AVAILABLE DATA:
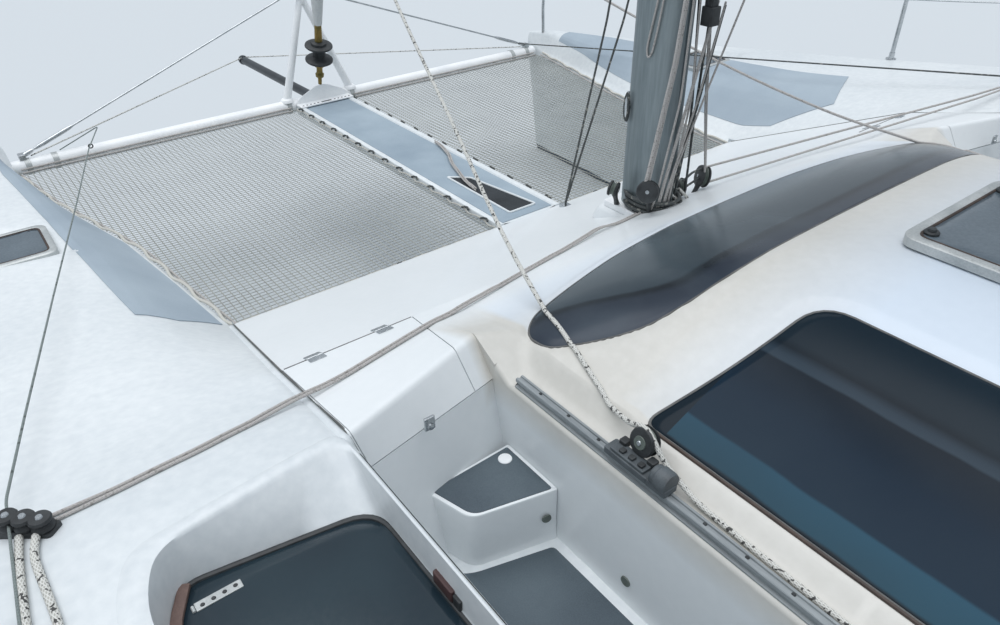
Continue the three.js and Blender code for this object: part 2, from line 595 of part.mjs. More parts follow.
// x, half width and height above the boom
const sailRings = [
  [BOOM.x0 - 140, 90, 330], [700, 130, 330], [-700, 120, 270], [-1900, 90, 190], [-2450, 55, 110],
];
const coverShape = loft(sailRings.map(([x, w, h]) => [
  [x, -0.55 * w, BOOM.z + BOOM.long + GAP], [x, -w, BOOM.z + BOOM.long + 0.35 * h],
  [x, -0.62 * w, BOOM.z + BOOM.long + 0.8 * h], [x, 0, BOOM.z + BOOM.long + h],
  [x, 0.62 * w, BOOM.z + BOOM.long + 0.8 * h], [x, w, BOOM.z + BOOM.long + 0.35 * h],
  [x, 0.55 * w, BOOM.z + BOOM.long + GAP],
]));
add('stowed_mainsail', coverShape, 'cover');

// Forestay with the furled genoa and its drum. The stay turns in its fork at the chainplate.
const TACK = new THREE.Vector3(4688, 0, 900);
const HEAD = new THREE.Vector3(MAST_X + MAST.long + 30, 0, HOUNDS);
const stayPoint = (d) => TACK.clone().addScaledVector(HEAD.clone().sub(TACK).normalize(), d).toArray();
const stayLength = HEAD.distanceTo(TACK);
add('chainplate', cut(join(
  box(4640, 4702, -140, 140, DECK + GAP, 812), box(4676, 4700, -10, 10, 806, 905)),
  bar([BEAM_X, -300, 790], [BEAM_X, 300, 790], BEAM_R + GAP, 24)), 'steel');
add('furled_genoa', join(
  bar(stayPoint(8), stayPoint(180), 9, 12), bar(stayPoint(170), stayPoint(205), 88, 20),
  bar(stayPoint(200), stayPoint(262), 40, 16), bar(stayPoint(258), stayPoint(285), 88, 20),
  bar(stayPoint(280), stayPoint(420), 26, 14), bar(stayPoint(415), stayPoint(5200), 40, 14, 52),
  bar(stayPoint(5190), stayPoint(stayLength - 700), 52, 14, 30),
  bar(stayPoint(stayLength - 710), stayPoint(stayLength - 12), 9, 12)), 'sail');

// Shrouds to the hulls: a cap shroud over the spreader and a lower shroud on each side.
// Each is a wire that is thicker over its screw at the foot.
const WIRE = 5;
const SCREW = 12;
function wire(points) {
  return loft(points.map(([x, y, z, r]) => {
    const ring = [];
    for (let a = 0; a < 8; a++) {
      ring.push([x + r * Math.cos((a * Math.PI) / 4), y + r * Math.sin((a * Math.PI) / 4), z]);
    }
    return ring;
  }));
}
function stay(x, y, [tipX, tipY, tipZ]) {
  const foot = hullTop(x, y) + 2;
  const at = (z) => {
    const t = (z - foot) / (tipZ - foot);
    return [x + (tipX - x) * t, y + (tipY - y) * t, z];
  };
  return [[...at(foot), SCREW], [...at(foot + 300), SCREW], [...at(foot + 330), WIRE],
    [tipX, tipY, tipZ, WIRE]];
}
const capShroud = wire([...stay(980, 2480, [MAST_X - 175, 915, SPREADER_Z]),
  [MAST_X, MAST.wide + WIRE + GAP, HOUNDS, WIRE]]);
const lowerShroud = wire(stay(1060, 2470, [MAST_X, MAST.wide + WIRE + GAP, SPREADER_Z - 60]));
add('shroud_port', capShroud, 'steel');
add('shroud_starboard', mirrored(capShroud), 'steel');
add('lower_shroud_port', lowerShroud, 'steel');
add('lower_shroud_starboard', mirrored(lowerShroud), 'steel');

// Genoa tracks, cars and winches

const TRACK = { x0: -900, x1: 1130, y0: 1120, y1: 1156, z: LEDGE };
const track = box(TRACK.x0, TRACK.x1, TRACK.y0, TRACK.y1, TRACK.z + GAP, TRACK.z + 26);
add('genoa_track_port', track, 'dark');
add('genoa_track_starboard', mirrored(track), 'dark');
const car = join(box(640, 822, 1112, 1156, TRACK.z + 26 + GAP, TRACK.z + 56),
  bar([748, 1092, 1288], [748, 1122, 1284], 36, 18), box(726, 770, 1095, 1128, TRACK.z + 40, 1284));
add('genoa_car_port', car, 'dark');
add('genoa_car_starboard', mirrored(car), 'dark');

const winchProfile = [
  [0, 0], [75, 0], [75, 30], [52, 50], [50, 110], [66, 130], [66, 150], [30, 165], [0, 165],
];
const winches = [hullAbove, mirrored(hullAbove)].map((under, i) => {
  const drum = turned(winchProfile).translate(-1900, i === 0 ? 1760 : -1760, 1284);
  return cut(drum, under);
});
add('winch_port', winches[0], 'steel');
add('winch_starboard', winches[1], 'steel');

// Steering: pedestal with wheel, rudders under the sterns

add('helm_pedestal', box(-2150, -2000, -750, -450, SOLE + GAP, 1330), 'gelcoat');
const WHEEL = { x: -2175, y: -600, z: 1250, r: 320 };
const rim = new THREE.TorusGeometry(WHEEL.r, 14, 8, 32).rotateY(Math.PI / 2);
rim.translate(WHEEL.x, WHEEL.y, WHEEL.z);
const spokes = [];
for (let i = 0; i < 5; i++) {
  const a = (i * 2 * Math.PI) / 5;
  spokes.push(bar([WHEEL.x, WHEEL.y, WHEEL.z],
    [WHEEL.x, WHEEL.y + WHEEL.r * Math.sin(a), WHEEL.z + WHEEL.r * Math.cos(a)], 8, 8));
}
const wheelHub = bar([WHEEL.x - 20, WHEEL.y, WHEEL.z], [WHEEL.x + 24.7, WHEEL.y, WHEEL.z], 38, 16);
add('steering_wheel', join(rim, wheelHub, ...spokes), 'steel');

const RUDDER = { x: -4080, y: 1960 };
const rudderBlade = loft([[-172, 1], [-900, 0.72]].map(([z, k]) => [
  [RUDDER.x + 90 * k, RUDDER.y, z], [RUDDER.x + 30, RUDDER.y + 22 * k, z],
  [RUDDER.x - 270 * k, RUDDER.y + 3, z], [RUDDER.x - 270 * k, RUDDER.y - 3, z],
  [RUDDER.x + 30, RUDDER.y - 22 * k, z],
]));

// the stock turns in a bore that is a little wider than it
const STOCK = { r: 20 };
const rudderStock = bar([RUDDER.x, RUDDER.y, -190], [RUDDER.x, RUDDER.y, 285], STOCK.r, 24);
const rudder = join(rudderBlade, rudderStock);
add('rudder_port', rudder, 'keel');
add('rudder_starboard', mirrored(rudder), 'keel');

// Sail drives and their propellers, ahead of the rudders

const DRIVE = { x: -3050, y: 1960, z: -640 };
const driveLeg = join(
  slabZ([[DRIVE.x + 80, DRIVE.y], [DRIVE.x + 20, DRIVE.y + 30], [DRIVE.x - 100, DRIVE.y],
    [DRIVE.x + 20, DRIVE.y - 30]], -600, -150),
  bar([DRIVE.x + 110, DRIVE.y, DRIVE.z], [DRIVE.x - 120, DRIVE.y, DRIVE.z], 52, 16, 40),
  box(DRIVE.x - 60, DRIVE.x + 40, DRIVE.y - 12, DRIVE.y + 12, -660, -560));
const drive = cut(driveLeg, hullBelow);
add('sail_drive_port', drive, 'keel');
add('sail_drive_starboard', mirrored(drive), 'keel');

const HUB_X = DRIVE.x - 120 - GAP;
// distance from the shaft, half width, half thickness and pitch of the blade
const bladeRings = [[20, 26, 9, 0.9], [90, 62, 6, 0.65], [150, 66, 4, 0.5], [190, 34, 3, 0.4]];
const blades = [];
for (let i = 0; i < 3; i++) {
  const blade = loft(bladeRings.map(([r, half, t, pitch]) => {
    const [c, s] = [Math.cos(pitch), Math.sin(pitch)];
    const corners = [[-half, -t], [half, -t], [half, t], [-half, t]];
    return corners.map(([u, v]) => [u * s - v * c, u * c + v * s, r]);
  }));
  blade.rotateX((i * 2 * Math.PI) / 3).translate(HUB_X - 45, DRIVE.y, DRIVE.z);
  blades.push(blade);
}
const propHub = bar([HUB_X, DRIVE.y, DRIVE.z], [HUB_X - 95, DRIVE.y, DRIVE.z], 38, 16, 20);
const propeller = join(propHub, ...blades);
add('propeller_port', propeller, 'bronze');
add('propeller_starboard', mirrored(propeller), 'bronze');

// Traveller beam across the after end of the cockpit
const beamAft = box(-3300, -3180, -1600, 1600, 980, 1110);
const hullInboard = hullShell.clone().translate(0, -GAP, 0);
add('traveller_beam', cut(beamAft, hullInboard, mirrored(hullInboard)), 'gelcoat');

// Guard rails: posts on the outer gunwales with two wires, closed by a pulpit at the bow
// x, y and deck height of each post

const POSTS = [
  [3900, 2250, 968], [2200, 2516, 1145], [1200, 2530, 1268], [-300, 2530, 1276], [-1800, 2520, 1266],
  [-3200, 2470, 1230],
];
const RAIL_H = 610;
const railPieces = POSTS.map(([x, y, z]) => bar([x, y, z - 30], [x, y, z + RAIL_H], 12, 10));
for (let i = 0; i + 1 < POSTS.length; i++) {
  for (const h of [RAIL_H - 8, 320]) {
    const [a, b] = [POSTS[i], POSTS[i + 1]];
    railPieces.push(bar([a[0], a[1], a[2] + h], [b[0], b[1], b[2] + h], 5, 6));
  }
}
railPieces.push(bentTube([[3900, 2250, 1560], [4320, 2120, 1560], [4620, 1960, 1500], [4672, 1918, 1200],
  [4672, 1915, 910]], 12, 8, 20));
const rails = cut(join(...railPieces), hullAbove);
add('rails_port', rails, 'steel');
add('rails_starboard', mirrored(rails), 'steel');

// Turning blocks at the mast foot and the rows of sheaves on the side decks

// x, y, turn and height of the axle of each block at the mast foot
const blockSpots = [
  [1731, -133, 0.6, 1167], [1722, -258, 0.2, 1180], [1640, 150, -0.6, 1262], [1822, 135, 0.1, 1205],
];
const blockPieces = blockSpots.map(([x, y, turn, z]) => {
  const cheek = bar([0, -18, 0], [0, 18, 0], 38, 16).rotateZ(turn).translate(x, y, z);
  return join(cheek, box(x - 12, x + 12, y - 12, y + 12, slopeZ(x) + 6, z));
});
const [plateAft, plateFore] = [MAST_X - 185, MAST_X + 190];
const footPlate = slabY([[plateAft, slopeZ(plateAft) - 4], [plateAft, slopeZ(plateAft) + 8],
  [plateFore, slopeZ(plateFore) + 8], [plateFore, slopeZ(plateFore) - 4]], -275, 235);
add('mast_blocks', cut(join(...blockPieces, footPlate), wedgeSide.clone().translate(0, 0, GAP),
  box(MAST_X - 150, MAST_X + 150, -110, 110, 1000, 1400)), 'dark');

// three upright sheaves on one slanting foot
const SHEAVE_SPOTS = [[1284, 2162], [1307, 2187], [1330, 2212]];
const sheaveFoot = slabZ([[1247, 2161], [1285, 2125], [1369, 2213], [1331, 2249]], 1262, 1298);
const sheaveRow = join(sheaveFoot, ...SHEAVE_SPOTS.map(([x, y]) => (
  turned([[0, 0], [17, 0], [21, 12], [17, 26], [0, 26]], 16).translate(x, y, 1292))));
const sheaves = cut(sheaveRow, hullAbove);
add('deck_sheaves_port', sheaves, 'dark');
add('deck_sheaves_starboard', mirrored(sheaves), 'dark');

export default boat;
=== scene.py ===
# %% [markdown]
# # Dressing a sailing catamaran
#
# The frame holds the boat's real pieces: two hulls, the deck between them, nets, mast and stays, with
# every hinge and pivot in its place. This lesson gives them their looks: moulded glassfibre with its soft
# edges, smoked acrylic, netting, braided rope, anodised spars. Everything is in metres, +X forward,
# +Y to port, +Z up, and z = 0 is the waterline.

# %% Load the frame
import json
import math

import bpy
import numpy as np
from mathutils import Matrix, Vector
from mathutils.bvhtree import BVHTree


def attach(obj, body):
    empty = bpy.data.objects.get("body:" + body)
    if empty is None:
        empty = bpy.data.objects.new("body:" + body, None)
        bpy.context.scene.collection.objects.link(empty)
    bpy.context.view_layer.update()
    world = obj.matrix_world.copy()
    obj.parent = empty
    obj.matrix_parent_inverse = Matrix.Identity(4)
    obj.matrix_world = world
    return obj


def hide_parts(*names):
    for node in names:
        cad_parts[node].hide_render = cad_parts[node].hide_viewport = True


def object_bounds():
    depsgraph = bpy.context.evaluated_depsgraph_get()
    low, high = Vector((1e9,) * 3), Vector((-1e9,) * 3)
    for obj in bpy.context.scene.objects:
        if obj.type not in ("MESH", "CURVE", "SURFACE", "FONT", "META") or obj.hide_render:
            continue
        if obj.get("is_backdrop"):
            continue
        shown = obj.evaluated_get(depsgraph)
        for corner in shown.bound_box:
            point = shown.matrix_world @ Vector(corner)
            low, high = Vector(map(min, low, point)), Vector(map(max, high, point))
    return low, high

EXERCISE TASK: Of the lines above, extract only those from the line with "one slanting foot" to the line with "obj.matrix_world = world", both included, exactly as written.

THE REPLY:
// three upright sheaves on one slanting foot
const SHEAVE_SPOTS = [[1284, 2162], [1307, 2187], [1330, 2212]];
const sheaveFoot = slabZ([[1247, 2161], [1285, 2125], [1369, 2213], [1331, 2249]], 1262, 1298);
const sheaveRow = join(sheaveFoot, ...SHEAVE_SPOTS.map(([x, y]) => (
  turned([[0, 0], [17, 0], [21, 12], [17, 26], [0, 26]], 16).translate(x, y, 1292))));
const sheaves = cut(sheaveRow, hullAbove);
add('deck_sheaves_port', sheaves, 'dark');
add('deck_sheaves_starboard', mirrored(sheaves), 'dark');

export default boat;
=== scene.py ===
# %% [markdown]
# # Dressing a sailing catamaran
#
# The frame holds the boat's real pieces: two hulls, the deck between them, nets, mast and stays, with
# every hinge and pivot in its place. This lesson gives them their looks: moulded glassfibre with its soft
# edges, smoked acrylic, netting, braided rope, anodised spars. Everything is in metres, +X forward,
# +Y to port, +Z up, and z = 0 is the waterline.

# %% Load the frame
import json
import math

import bpy
import numpy as np
from mathutils import Matrix, Vector
from mathutils.bvhtree import BVHTree


def attach(obj, body):
    empty = bpy.data.objects.get("body:" + body)
    if empty is None:
        empty = bpy.data.objects.new("body:" + body, None)
        bpy.context.scene.collection.objects.link(empty)
    bpy.context.view_layer.update()
    world = obj.matrix_world.copy()
    obj.parent = empty
    obj.matrix_parent_inverse = Matrix.Identity(4)
    obj.matrix_world = world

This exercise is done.